NEW YORK: Republican presidential candidate Donald Trump claimed without evidence on Thursday that immigrants from Africa, the Middle East and elsewhere were “building an army” to attack Americans “from within,” once again using inflammatory rhetoric about migrants in the US illegally.

During a rally in the mainly Hispanic and Black neighborhood of New York City’s South Bronx, Trump sought to portray migrants from China, the Democratic Republic of the Congo and other countries as a violent threat, even as studies show immigrants are not more likely to engage in criminality.
“Almost everyone is a male and they look like fighting age. I think they’re building an army,” Trump said to a few thousand supporters who gathered to hear him in the South Bronx’s Crotona Park. “They want to get us from within.”
Throughout his campaign, Trump has repeatedly used incendiary language to accuse immigrants in the US illegally of fueling violent crime, calling them “animals” responsible for “poisoning the blood” of the country. As evidence, he points to individual instances of crimes, rather than aggregate data.
“We are not going to let these people come in and take our city away from us and take our country away,” Trump said, vowing to carry out “the largest criminal deportation operation in our country’s history” if re-elected to the White House.

Supporters gather for former US President Donald Trump's rally outside of the campaign rally at Crotona Park in the Bronx borough of New York City on May 23, 2024. (REUTERS)

Trump also sought to tie record levels of migrants caught crossing the US-Mexico border illegally with the economic plight of Black and Hispanic voters, arguing, without evidence, that migrants were taking their jobs.
Trump’s decision to speak in the Bronx was in part a matter of convenience. His campaign schedule has been crimped by his trial in New York on charges he falsified business records to hide a hush money payment to a porn star. In April, he made a campaign appearance at a convenience store in Harlem, New York.
Trump is locked in a tight race with Democratic President Joe Biden ahead of the Nov. 5 election. The Bronx rally was part of his effort to exploit Biden’s weakening support among Hispanic and Black voters.
Roughly 55 percent of Bronx County residents are Hispanic and about one-third are Black, and the crowd on Thursday was more racially mixed than his usual rallies, which are predominantly white.
Trump’s campaign had a permit for up to 3,500 people to attend the rally, the New York City Parks Department said.

Protesters against Donald Trump gather near the Crotona Park rally venue on May 23, 2024 in the Bronx borough of New York City.

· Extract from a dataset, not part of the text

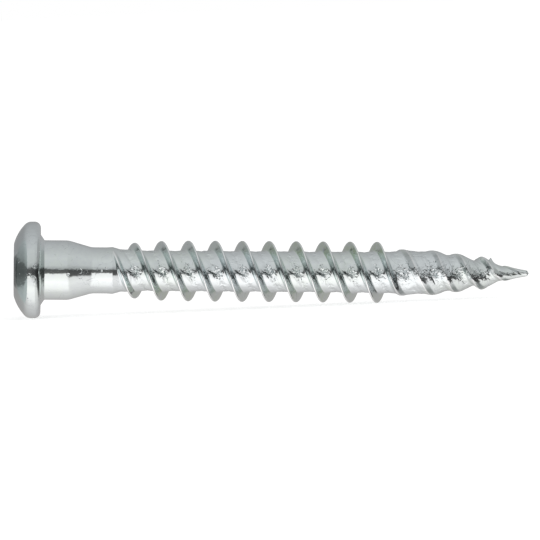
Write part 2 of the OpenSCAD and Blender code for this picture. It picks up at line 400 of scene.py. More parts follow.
# Where the metal looks different, as tables of shares. Across is the distance from a crest, turned the
# degrees from the top of the screw, and along the distance from the bearing face.
shading = {
    # rough and dull bands of the ridges, and how strong each is on the full ridges and on the low ones
    "bands": {
        "behindCrest": {
            "across": [(0.05, 0), (0.22, 1), (0.31, 1), (0.37, 0)],
            "turned": [(80, 0), (89, 0.2), (99, 0.4), (108, 1), (128, 0.4), (152, 0)],
            "full": 1,
            "low": 0,
        },
        "beforeCrest": {
            "across": [(-0.41, 0), (-0.31, 1), (0, 1), (0.12, 0)],
            "turned": [(63, 0), (69, 0.25), (74, 0.5), (79, 0.8), (85, 1), (91, 0.95), (100, 0)],
            "full": 1,
            "low": 0.6,
        },
        "behindLowCrest": {
            "across": [(0, 0), (0.1, 1), (0.38, 1), (0.48, 0)],
            "turned": [(98, 0), (116, 0.12), (126, 0.6), (138, 0.95), (154, 0.8), (168, 0.2)],
            "full": 0,
            "low": 1,
        },
        "upperFlank": {
            "across": [(0.04, 0), (0.1, 1), (0.27, 1), (0.33, 0)],
            "turned": [(38, 0), (52, 1), (78, 1), (88, 0)],
            "full": 0.5,
            "low": 0,
        },
        "beforeLowCrest": {
            "across": [(-0.46, 0), (-0.34, 1), (-0.04, 1), (0.04, 0)],
            "turned": [(12, 0), (35, 1), (78, 1), (92, 0)],
            "full": 0,
            "low": 0.55,
        },
    },
    # olive plating on the ridges, past the first few
    "olive": [
        {"turned": [(35, 1), (60, 0)], "along": [(12.5, 0), (17.5, 1), (28, 1), (30, 0.3)]},
        {"turned": [(120, 0), (145, 0.7)], "along": [(6, 0.3), (10, 1), (28, 1), (30, 0.3)]},
    ],
    "flankMargin": 0.05,
    "flankFade": 0.08,
    "crestHalfWidth": 0.1,
    # the line where the dies met: its angle on the side, its turn at the middle of a valley, and its slant
    "sideLine": 267,
    "seamTurn": 12,
    "seamSlant": 21.8,
    "seamAcross": [(-0.68, 0), (-0.56, 1), (-0.05, 1), (0.12, 0)],
    "seamSpread": 0.35,
    "seamReach": 0.6,
    "seamLossOnLow": 0.4,
    # crumpled metal: share away from that line, what is added near it, degrees from it, width in degrees
    "crumpleInValleys": (0.25, 1.35, 2, 15),
    "crumpleOnLow": (0.1, 0.12, -2, 14),
    "crumpleEnd": 36.8,
    "crumpleEndLength": 1.2,
}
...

Trump's visit to the deep blue borough of the Bronx is seen as a way to make inroads with Black and Hispanic voters. (Getty Images/AFP)

‘Historic’ rally in the Bronx
Recent polls suggest the Trump is gaining ground with Blacks and Hispanics, who were critical to Biden’s win in 2020. Trump strategists see a chance to grab enough of their votes to make the difference in swing states in November.
Biden has had a flurry of actions and events focused on bolstering support among African American voters. He has singled out Trump and other Republicans for attacking programs aimed at improving diversity, equity and inclusion, and on Thursday the president’s campaign released a pair of TV and radio ads criticizing Trump’s treatment of Black people.
Reuters interviewed nine Hispanic and Black rally attendees who said they will vote for Trump in 2024. Of the seven who were voting age in 2020, six voted for Trump. They cited the economy and immigration as their main reasons for supporting him.
“It’s historic that he’s here,” said Steven Suarez, 46, who is Puerto Rican, a reference to Trump being the first Republican presidential candidate to make a stop in the Bronx since Ronald Reagan in the 1980s. “He could have gone anywhere in New York City. He could have gone to Manhattan. He chose to come here.”

Protesters against Donald Trump gather near the Crotona Park rally venue on May 23, 2024 in the Bronx borough of New York City. Trump's visit to the deep blue borough of the Bronx is seen as a way to make inroads with Black and Hispanic voters. (Getty Images/AFP)

In a New York Times/Siena College poll in March, Trump was selected by 23 percent of Black and 46 percent of Hispanic respondents in a one-on-one matchup with Biden. That is far higher than the 12 percent of Black and 32 percent of Hispanic voters Trump won in 2020, according to Edison Research exit polls.
Political analysts have attributed weakening support for Biden among voters of color in part to the outsized impact of inflation on people living paycheck to paycheck.
Attending his first Trump rally on Thursday, Ed Rosa, 60, said he was a longtime Democratic voter but felt his vote for Biden in 2020 was a mistake. He said the Democratic Party had “become too socialist” and was not handling the economy or the southern border well.